What makes political violence “terror” is that it is carried out by “illegitimate authority”—so that if I set fire to a bus stop for my own gratification I might get a probationary sentence, but if I did the same and told the media that I did it for the “Ferret Liberation Front” then I could be eligible for 20 years or more as a terrorist (the difference being that one uses symbols, the symbol of the front and its ideas, whereas the other makes no symbolic claims—doesn’t impinge on the state’s legitimacy). Hence terrorism is essentially a thought crime.
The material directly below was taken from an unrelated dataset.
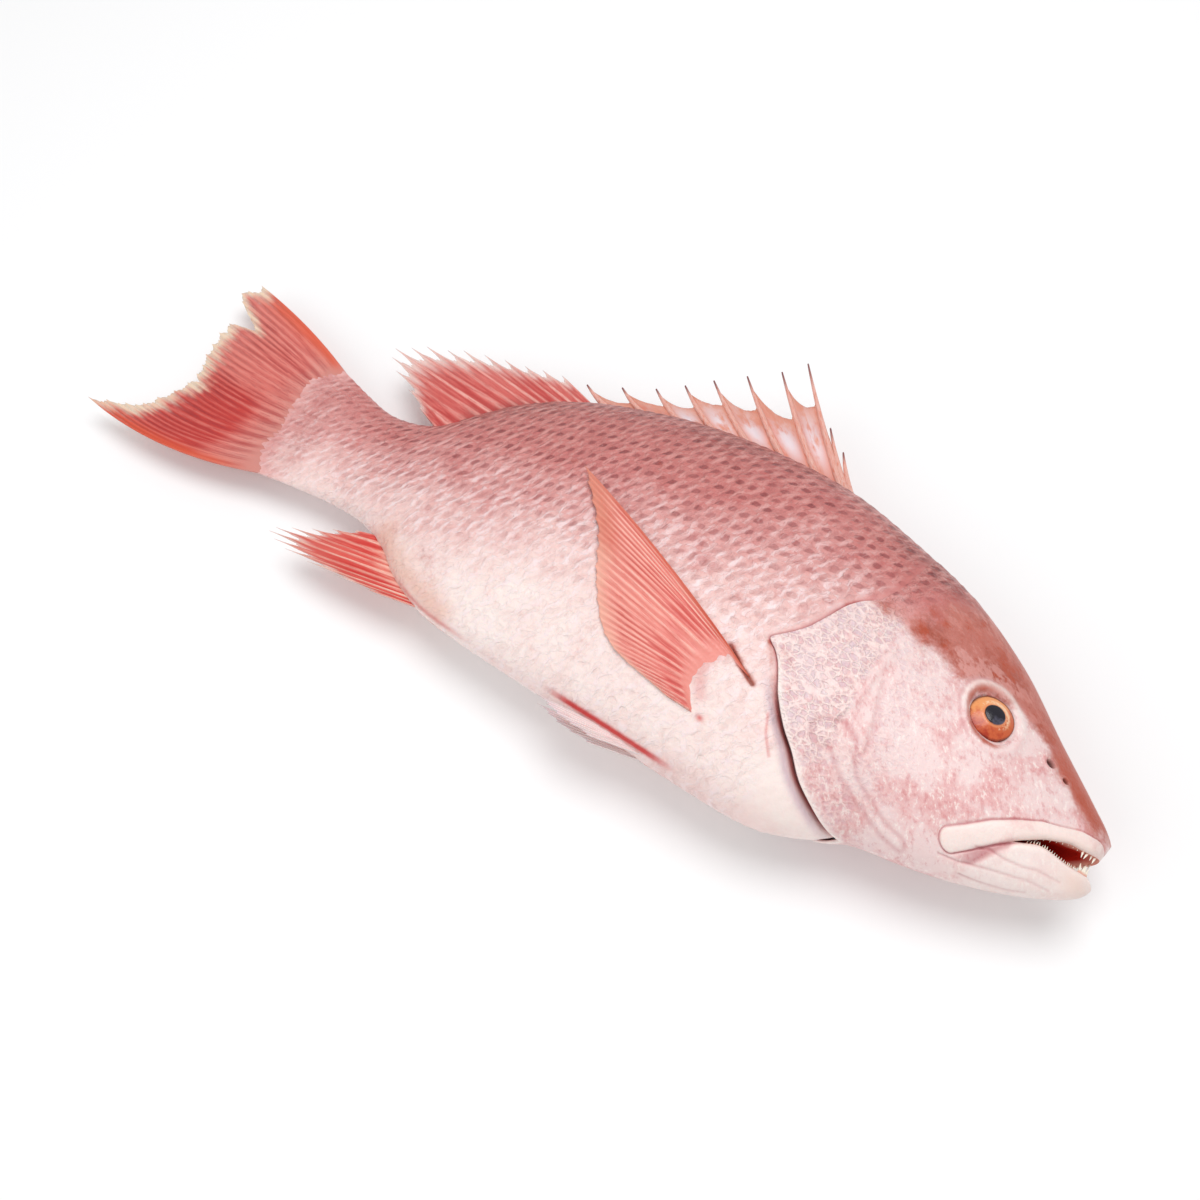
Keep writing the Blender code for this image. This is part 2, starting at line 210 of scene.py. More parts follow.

How is the modern state legitimised? By ideas. Hence to burn down a bus stop in the name of the FLF under a true monarchy would be treason against the king, whereas in the democracy it is an attack on “our values” (the rhetoric used when Muslim militants are imprisoned). What are “our values”?—“diversity, equality, and inclusion” (so arranged in the “magic three” enchantment—“look, listen, learn”). There is nothing personal about it—it is not a personal betrayal against “your true liege lord” but rather an offence against “the idea”.
This is because we live in a leftist regime, with a monarchical appendage that can be “betrayed” in extraordinary circumstances, and so, in fact, “terror” is normal—the state itself is “terrorist” in the Robespierrean sense, and has been for some time; it is assailed by “other terrorists” from the left. It’s obvious it is so when you consider that Extinction Rebellion, clearly terrorists under the definition, are never treated as such—because they are de facto activists for the regime (hence their violent coercion, blocking a road, is legitimate).
Here I step out of the original frame of what “terrorism” is—because the common definition understands that “political change” may be effected by “legitimate means” (the ballot box); but that contains a democratic assumption (change is normal), whereas the alternative would be to assume a fixed authority, whether monarchical or aristocratic, to which you are loyal and could, potentially, betray.